| What is being asked |
What is needed is the run of lines from the one containing "doc.recompute()" through the one containing "imported = [obj", echoed exactly, with both ends kept and nothing added.

| Exercise material |
— Start —

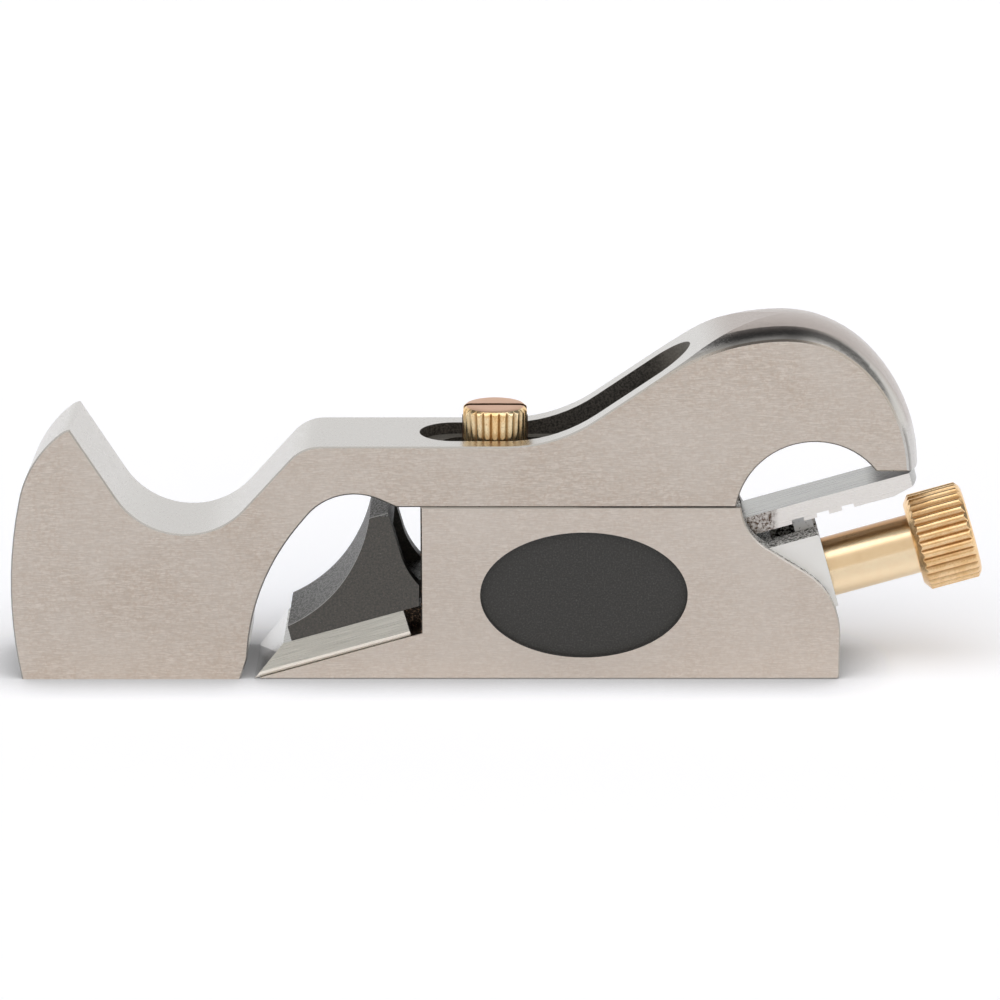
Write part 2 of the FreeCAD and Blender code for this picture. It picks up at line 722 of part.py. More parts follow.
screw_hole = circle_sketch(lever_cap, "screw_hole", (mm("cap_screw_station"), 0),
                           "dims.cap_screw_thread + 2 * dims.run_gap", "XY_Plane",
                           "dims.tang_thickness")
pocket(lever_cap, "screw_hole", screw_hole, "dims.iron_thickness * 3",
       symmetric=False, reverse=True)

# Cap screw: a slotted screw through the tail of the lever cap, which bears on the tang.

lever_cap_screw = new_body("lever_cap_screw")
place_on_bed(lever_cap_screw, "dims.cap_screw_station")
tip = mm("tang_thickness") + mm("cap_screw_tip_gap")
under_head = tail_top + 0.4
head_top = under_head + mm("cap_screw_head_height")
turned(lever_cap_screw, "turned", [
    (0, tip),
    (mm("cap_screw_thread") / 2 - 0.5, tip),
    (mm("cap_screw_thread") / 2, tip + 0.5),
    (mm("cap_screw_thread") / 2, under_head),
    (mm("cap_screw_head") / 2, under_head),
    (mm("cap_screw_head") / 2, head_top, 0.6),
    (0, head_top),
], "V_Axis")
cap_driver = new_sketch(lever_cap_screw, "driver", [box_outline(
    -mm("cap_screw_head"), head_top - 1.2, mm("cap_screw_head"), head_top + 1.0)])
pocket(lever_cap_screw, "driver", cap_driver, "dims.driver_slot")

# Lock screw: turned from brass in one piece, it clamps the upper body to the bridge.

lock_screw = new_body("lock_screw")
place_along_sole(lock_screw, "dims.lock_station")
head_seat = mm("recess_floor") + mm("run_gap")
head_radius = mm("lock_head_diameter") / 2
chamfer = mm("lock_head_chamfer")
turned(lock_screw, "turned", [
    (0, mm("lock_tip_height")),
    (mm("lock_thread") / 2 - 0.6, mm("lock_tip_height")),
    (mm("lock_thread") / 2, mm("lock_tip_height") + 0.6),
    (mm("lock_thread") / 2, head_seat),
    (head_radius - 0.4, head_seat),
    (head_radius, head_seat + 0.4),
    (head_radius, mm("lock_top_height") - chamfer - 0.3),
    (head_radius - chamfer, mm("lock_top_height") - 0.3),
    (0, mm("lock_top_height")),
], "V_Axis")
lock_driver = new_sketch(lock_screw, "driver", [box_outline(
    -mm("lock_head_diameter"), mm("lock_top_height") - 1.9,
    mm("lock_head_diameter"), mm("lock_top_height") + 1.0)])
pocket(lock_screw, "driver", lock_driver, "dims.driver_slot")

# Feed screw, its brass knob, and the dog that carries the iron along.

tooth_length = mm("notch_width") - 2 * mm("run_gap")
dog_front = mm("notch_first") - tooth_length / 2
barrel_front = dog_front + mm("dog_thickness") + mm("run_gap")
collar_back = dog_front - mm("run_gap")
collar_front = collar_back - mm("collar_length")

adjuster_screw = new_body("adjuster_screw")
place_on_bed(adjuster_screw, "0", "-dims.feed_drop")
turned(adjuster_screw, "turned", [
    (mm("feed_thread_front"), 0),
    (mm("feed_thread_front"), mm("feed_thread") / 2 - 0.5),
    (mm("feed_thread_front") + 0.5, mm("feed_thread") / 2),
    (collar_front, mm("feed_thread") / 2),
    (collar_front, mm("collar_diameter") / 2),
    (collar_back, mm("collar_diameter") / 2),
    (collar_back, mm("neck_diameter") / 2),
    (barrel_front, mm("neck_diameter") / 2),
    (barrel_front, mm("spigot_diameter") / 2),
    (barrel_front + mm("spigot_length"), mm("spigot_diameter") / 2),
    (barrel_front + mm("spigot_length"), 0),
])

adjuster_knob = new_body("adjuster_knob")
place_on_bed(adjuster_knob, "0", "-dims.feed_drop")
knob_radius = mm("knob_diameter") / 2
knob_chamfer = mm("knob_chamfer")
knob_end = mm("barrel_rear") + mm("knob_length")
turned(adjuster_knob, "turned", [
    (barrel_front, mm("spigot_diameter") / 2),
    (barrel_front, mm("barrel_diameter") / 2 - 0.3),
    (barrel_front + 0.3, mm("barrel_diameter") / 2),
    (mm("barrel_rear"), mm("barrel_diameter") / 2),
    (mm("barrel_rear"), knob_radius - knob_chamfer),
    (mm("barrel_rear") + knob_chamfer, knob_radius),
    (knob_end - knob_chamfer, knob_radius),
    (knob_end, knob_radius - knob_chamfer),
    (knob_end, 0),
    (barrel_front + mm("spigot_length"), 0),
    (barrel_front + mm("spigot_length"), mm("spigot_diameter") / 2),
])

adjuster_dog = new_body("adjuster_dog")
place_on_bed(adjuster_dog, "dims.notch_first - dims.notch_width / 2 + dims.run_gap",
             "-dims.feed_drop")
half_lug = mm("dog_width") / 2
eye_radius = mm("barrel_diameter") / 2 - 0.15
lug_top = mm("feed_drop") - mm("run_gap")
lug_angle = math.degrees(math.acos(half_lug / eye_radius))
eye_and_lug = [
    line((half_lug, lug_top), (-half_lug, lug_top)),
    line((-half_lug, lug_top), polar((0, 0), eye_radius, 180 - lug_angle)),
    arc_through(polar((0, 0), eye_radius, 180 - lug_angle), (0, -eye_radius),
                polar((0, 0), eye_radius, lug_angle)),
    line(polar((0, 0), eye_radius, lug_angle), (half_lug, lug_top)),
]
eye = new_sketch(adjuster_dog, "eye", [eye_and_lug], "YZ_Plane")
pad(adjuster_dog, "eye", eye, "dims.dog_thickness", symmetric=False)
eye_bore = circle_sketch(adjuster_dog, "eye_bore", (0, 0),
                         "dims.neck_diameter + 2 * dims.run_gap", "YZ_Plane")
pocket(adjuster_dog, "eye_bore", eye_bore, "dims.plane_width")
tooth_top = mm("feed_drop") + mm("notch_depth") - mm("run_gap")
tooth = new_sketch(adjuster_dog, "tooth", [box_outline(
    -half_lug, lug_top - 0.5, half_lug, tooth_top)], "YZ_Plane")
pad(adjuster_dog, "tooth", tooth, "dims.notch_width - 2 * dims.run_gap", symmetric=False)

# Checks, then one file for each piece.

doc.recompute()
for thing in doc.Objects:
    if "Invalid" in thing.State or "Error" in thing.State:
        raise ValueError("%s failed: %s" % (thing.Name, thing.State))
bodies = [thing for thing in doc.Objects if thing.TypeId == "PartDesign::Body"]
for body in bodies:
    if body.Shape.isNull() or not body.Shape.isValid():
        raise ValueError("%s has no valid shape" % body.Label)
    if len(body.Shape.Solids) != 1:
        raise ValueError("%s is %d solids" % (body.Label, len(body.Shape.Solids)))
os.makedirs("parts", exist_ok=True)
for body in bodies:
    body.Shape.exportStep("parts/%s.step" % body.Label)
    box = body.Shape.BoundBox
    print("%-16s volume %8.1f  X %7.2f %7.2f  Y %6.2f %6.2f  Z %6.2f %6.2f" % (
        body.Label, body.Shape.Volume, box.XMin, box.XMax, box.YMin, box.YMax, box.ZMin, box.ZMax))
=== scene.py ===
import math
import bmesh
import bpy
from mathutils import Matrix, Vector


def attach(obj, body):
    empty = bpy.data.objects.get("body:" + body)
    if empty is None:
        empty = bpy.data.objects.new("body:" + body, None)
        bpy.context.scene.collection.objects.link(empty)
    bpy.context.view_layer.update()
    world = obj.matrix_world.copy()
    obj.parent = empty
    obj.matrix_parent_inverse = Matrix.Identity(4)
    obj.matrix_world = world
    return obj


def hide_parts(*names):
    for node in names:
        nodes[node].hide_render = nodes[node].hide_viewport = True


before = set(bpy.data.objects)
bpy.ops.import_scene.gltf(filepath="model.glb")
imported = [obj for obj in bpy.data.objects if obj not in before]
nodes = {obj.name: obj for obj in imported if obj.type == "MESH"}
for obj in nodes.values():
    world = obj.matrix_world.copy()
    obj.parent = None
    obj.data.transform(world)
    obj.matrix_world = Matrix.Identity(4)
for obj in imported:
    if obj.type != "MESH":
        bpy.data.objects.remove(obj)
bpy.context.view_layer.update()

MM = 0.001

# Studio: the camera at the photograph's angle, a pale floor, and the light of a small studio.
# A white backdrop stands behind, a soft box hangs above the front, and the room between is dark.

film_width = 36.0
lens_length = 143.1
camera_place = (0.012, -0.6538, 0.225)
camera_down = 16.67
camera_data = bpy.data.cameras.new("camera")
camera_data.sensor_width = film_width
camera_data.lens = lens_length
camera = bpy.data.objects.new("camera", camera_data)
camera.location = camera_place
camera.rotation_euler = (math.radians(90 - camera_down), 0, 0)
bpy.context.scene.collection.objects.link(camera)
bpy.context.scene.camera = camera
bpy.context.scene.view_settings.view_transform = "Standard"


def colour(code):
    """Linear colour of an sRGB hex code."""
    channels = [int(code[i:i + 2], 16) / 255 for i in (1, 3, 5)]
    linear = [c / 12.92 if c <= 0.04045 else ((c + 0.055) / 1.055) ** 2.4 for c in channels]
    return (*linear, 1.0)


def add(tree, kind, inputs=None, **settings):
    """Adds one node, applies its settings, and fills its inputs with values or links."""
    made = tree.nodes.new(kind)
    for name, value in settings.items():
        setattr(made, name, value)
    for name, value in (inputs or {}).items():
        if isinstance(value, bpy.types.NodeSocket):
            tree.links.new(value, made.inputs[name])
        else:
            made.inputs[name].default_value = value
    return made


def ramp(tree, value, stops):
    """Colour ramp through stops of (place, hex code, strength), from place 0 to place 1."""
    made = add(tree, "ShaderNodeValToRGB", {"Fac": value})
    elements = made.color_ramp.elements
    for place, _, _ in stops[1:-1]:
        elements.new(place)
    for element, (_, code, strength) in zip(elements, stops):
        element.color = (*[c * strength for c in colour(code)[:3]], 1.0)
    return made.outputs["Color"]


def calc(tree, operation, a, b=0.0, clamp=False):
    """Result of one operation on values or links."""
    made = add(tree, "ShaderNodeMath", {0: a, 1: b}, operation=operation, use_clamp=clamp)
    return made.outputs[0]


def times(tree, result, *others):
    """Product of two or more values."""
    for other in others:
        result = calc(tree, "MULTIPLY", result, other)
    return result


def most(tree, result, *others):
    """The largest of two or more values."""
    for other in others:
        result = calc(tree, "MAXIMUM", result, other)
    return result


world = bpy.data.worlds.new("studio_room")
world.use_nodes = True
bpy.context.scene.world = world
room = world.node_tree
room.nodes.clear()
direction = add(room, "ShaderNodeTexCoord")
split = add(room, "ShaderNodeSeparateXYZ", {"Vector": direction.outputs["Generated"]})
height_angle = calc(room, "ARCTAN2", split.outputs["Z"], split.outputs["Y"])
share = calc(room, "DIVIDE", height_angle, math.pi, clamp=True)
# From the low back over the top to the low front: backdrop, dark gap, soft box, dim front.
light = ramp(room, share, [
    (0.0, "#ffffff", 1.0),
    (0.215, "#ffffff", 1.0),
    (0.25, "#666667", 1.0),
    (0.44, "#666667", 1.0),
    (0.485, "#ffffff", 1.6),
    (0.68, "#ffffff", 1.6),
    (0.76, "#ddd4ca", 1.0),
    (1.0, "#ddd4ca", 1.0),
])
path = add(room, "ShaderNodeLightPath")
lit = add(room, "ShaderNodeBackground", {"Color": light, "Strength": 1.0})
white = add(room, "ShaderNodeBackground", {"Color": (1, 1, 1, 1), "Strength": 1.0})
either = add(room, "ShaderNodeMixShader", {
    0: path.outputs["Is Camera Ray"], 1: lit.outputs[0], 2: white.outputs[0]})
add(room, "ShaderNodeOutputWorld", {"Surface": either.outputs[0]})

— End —
— Start —

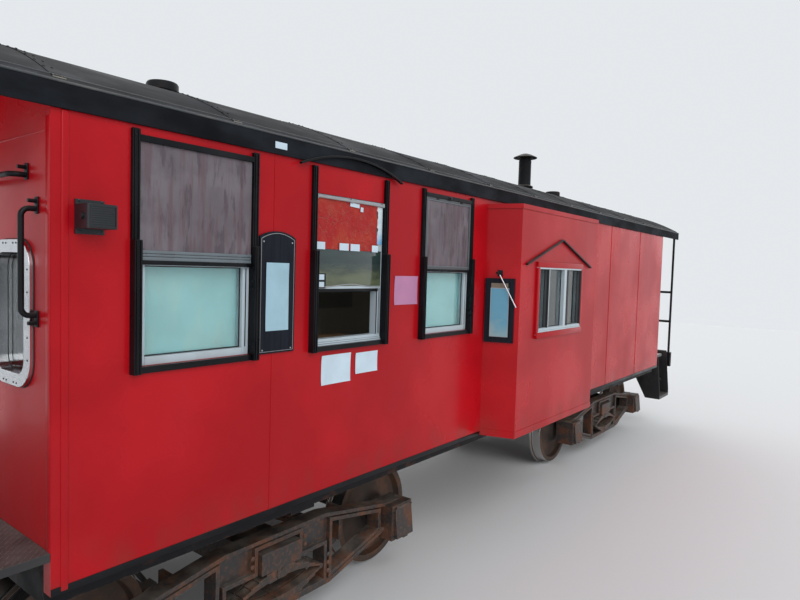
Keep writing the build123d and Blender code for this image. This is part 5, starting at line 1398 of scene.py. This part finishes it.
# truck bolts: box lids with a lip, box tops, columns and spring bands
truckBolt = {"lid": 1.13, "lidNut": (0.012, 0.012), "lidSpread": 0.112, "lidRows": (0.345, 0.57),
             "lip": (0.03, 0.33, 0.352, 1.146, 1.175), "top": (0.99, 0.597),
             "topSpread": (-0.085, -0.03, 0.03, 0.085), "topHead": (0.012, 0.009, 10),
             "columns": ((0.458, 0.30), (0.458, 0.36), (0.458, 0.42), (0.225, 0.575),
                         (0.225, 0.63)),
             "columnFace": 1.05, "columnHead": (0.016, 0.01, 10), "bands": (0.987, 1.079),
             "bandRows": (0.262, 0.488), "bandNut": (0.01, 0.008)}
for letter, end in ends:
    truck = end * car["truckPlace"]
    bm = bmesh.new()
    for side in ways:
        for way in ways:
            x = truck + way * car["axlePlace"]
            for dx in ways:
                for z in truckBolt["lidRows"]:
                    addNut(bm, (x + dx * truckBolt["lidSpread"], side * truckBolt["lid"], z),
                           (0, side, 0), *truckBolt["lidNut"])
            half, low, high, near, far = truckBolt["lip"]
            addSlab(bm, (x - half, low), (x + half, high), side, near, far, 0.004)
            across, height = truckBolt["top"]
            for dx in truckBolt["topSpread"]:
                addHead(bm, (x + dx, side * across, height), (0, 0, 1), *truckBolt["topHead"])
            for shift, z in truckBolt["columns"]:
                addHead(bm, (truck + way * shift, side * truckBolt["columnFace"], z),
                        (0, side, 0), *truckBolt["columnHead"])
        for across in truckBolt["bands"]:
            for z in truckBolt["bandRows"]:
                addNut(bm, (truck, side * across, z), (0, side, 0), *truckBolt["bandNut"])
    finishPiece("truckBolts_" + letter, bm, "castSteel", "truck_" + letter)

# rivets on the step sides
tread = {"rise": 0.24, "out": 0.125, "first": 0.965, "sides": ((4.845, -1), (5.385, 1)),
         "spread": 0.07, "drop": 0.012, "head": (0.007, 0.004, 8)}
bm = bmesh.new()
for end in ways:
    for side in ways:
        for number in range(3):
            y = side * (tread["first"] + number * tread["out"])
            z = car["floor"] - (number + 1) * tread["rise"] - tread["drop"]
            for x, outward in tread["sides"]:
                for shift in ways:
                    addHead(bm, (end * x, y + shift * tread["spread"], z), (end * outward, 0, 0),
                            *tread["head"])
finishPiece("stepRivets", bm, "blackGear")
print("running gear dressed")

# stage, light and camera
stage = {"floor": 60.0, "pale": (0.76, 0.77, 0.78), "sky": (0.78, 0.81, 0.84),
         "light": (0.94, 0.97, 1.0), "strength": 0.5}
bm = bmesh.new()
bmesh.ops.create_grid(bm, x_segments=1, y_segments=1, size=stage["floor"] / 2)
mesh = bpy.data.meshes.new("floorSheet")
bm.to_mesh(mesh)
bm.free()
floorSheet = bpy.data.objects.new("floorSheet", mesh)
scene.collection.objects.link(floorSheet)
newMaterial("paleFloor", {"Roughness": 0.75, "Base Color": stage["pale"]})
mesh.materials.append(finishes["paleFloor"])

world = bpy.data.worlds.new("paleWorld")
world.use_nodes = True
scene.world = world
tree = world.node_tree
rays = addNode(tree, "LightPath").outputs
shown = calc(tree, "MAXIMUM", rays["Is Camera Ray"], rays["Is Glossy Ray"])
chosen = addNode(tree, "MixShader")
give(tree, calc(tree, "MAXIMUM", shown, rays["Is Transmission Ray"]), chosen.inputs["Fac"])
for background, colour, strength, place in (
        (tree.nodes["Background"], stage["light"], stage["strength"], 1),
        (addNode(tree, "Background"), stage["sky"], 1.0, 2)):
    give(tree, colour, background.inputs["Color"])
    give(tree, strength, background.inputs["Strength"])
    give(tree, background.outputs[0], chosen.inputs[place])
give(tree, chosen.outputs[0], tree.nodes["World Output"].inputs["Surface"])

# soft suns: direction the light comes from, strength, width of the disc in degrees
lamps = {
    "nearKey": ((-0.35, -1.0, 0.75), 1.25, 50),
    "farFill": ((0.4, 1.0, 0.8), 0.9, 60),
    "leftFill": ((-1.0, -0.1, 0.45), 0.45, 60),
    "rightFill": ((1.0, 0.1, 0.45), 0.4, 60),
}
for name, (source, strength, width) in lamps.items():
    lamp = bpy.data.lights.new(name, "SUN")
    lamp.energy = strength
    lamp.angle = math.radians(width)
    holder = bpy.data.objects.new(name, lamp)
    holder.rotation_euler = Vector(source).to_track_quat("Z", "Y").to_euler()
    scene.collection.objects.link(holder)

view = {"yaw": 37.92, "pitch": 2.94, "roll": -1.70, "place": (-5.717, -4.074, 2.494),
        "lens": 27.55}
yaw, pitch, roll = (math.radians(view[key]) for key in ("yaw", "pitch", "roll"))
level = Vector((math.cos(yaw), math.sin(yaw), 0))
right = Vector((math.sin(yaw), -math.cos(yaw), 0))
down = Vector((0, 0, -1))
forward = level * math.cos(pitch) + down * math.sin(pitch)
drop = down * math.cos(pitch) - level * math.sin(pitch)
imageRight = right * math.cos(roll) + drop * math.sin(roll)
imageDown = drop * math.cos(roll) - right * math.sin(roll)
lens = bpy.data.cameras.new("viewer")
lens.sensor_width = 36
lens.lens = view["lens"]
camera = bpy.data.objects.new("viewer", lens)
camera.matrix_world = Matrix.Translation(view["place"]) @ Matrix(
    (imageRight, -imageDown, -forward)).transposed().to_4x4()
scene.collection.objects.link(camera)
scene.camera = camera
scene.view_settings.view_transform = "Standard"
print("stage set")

— End —

| Solution to the exercise |
doc.recompute()
for thing in doc.Objects:
    if "Invalid" in thing.State or "Error" in thing.State:
        raise ValueError("%s failed: %s" % (thing.Name, thing.State))
bodies = [thing for thing in doc.Objects if thing.TypeId == "PartDesign::Body"]
for body in bodies:
    if body.Shape.isNull() or not body.Shape.isValid():
        raise ValueError("%s has no valid shape" % body.Label)
    if len(body.Shape.Solids) != 1:
        raise ValueError("%s is %d solids" % (body.Label, len(body.Shape.Solids)))
os.makedirs("parts", exist_ok=True)
for body in bodies:
    body.Shape.exportStep("parts/%s.step" % body.Label)
    box = body.Shape.BoundBox
    print("%-16s volume %8.1f  X %7.2f %7.2f  Y %6.2f %6.2f  Z %6.2f %6.2f" % (
        body.Label, body.Shape.Volume, box.XMin, box.XMax, box.YMin, box.YMax, box.ZMin, box.ZMax))
=== scene.py ===
import math
import bmesh
import bpy
from mathutils import Matrix, Vector


def attach(obj, body):
    empty = bpy.data.objects.get("body:" + body)
    if empty is None:
        empty = bpy.data.objects.new("body:" + body, None)
        bpy.context.scene.collection.objects.link(empty)
    bpy.context.view_layer.update()
    world = obj.matrix_world.copy()
    obj.parent = empty
    obj.matrix_parent_inverse = Matrix.Identity(4)
    obj.matrix_world = world
    return obj


def hide_parts(*names):
    for node in names:
        nodes[node].hide_render = nodes[node].hide_viewport = True


before = set(bpy.data.objects)
bpy.ops.import_scene.gltf(filepath="model.glb")
imported = [obj for obj in bpy.data.objects if obj not in before]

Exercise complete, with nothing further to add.